Unlike in the US, British law insists that the loser of a civil case pays both sides' costs. This makes it essential to take out a policy which will meet your opponent's legal fees if you lose. "`No-win, no-fee' is a bit of a misnomer," McNeil says. "It's really `No-win, no-your-own-solicitor's- fees'."

This arrangement is generally used for straightforward personal injury cases, arising from motor accidents, pavement falls or injuries at work. Solicitors are not obliged to take any case on this basis, and may ask you to pay a conventional hourly fee or take your business elsewhere. If you win your case, your solicitor will be rewarded with his normal fee (paid by your opponent), plus a "success fee" (paid out of your damages). Legislation to shift liability for the success fee to the losing party is currently in progress.

Other safeguards ensure that the success fee cannot exceed either 100 per cent of the main fee, or 25 per cent of the damages you win - whichever is the smaller.

McNeil says about 65,000 cases have been settled on conditional fees since the option was brought in. But even if you cannot persuade a local solicitor to take your case on this basis, a little-known clause in many household insurance policies could pay for the legal representation you need.

Legal expenses cover worth up to pounds 50,000 is included in many household insurance contracts, either as a cheap bolt-on extra or as automatic part of the main policy. This cover can be used in cases like a contract dispute over goods you have bought privately or to resolve a dispute between you and an inconsiderate neighbour.

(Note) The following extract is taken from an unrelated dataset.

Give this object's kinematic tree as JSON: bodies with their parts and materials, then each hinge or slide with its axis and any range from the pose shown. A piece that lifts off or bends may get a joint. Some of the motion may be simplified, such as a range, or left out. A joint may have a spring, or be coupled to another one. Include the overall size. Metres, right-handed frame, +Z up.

Paul Asplin, the managing director of DAS Legal Expenses Insurance, says: "We ask that the case you want to take up has a reasonable prospect of success. It wouldn't make sense if we backed hopeless cases, like wanting to sue your neighbour because you don't like the fact that he wears a red shirt on a Sunday morning."

A "reasonable" prospect of success in DAS's case means a better than 50/50 chance you will win. "Fifty-one per cent would do nicely," Mr Asplin says. "It's quite a low test."

Similar cover often appears on motor policies, sometimes without the policyholder even knowing it is there. Here the money could be used to sue for the main policy's excess amount, damages for any injury you have suffered or the cost of hiring a replacement car. "At least half the motorists in the UK have got this kind of cover," says Mr Asplin.

Insurers got their fingers burnt when they first introduced this cover to the UK in the mid-1970s. Then they found the only people who bought the stand-alone policies were those who knew they had a claim just around the corner. Now the cover is sold only as as an add-on to mass-market policies. This gives insurers thousands of policyholders who never claim for every one that does.

Dr Furedi fears that the introduction of conditional fees will lead to lawyers here adopting the excessive practices of American law. But we still have some way to go.

In a New York bar several years ago, I picked up a promotional matchbook from a local law firm called Kresch & Kresch. This read: "1-800 LAWSUIT. Accident and injury cases only. Free consultation. No fee unless you win. If you or a loved one have been seriously injured through someone else's fault you may be entitled to $$".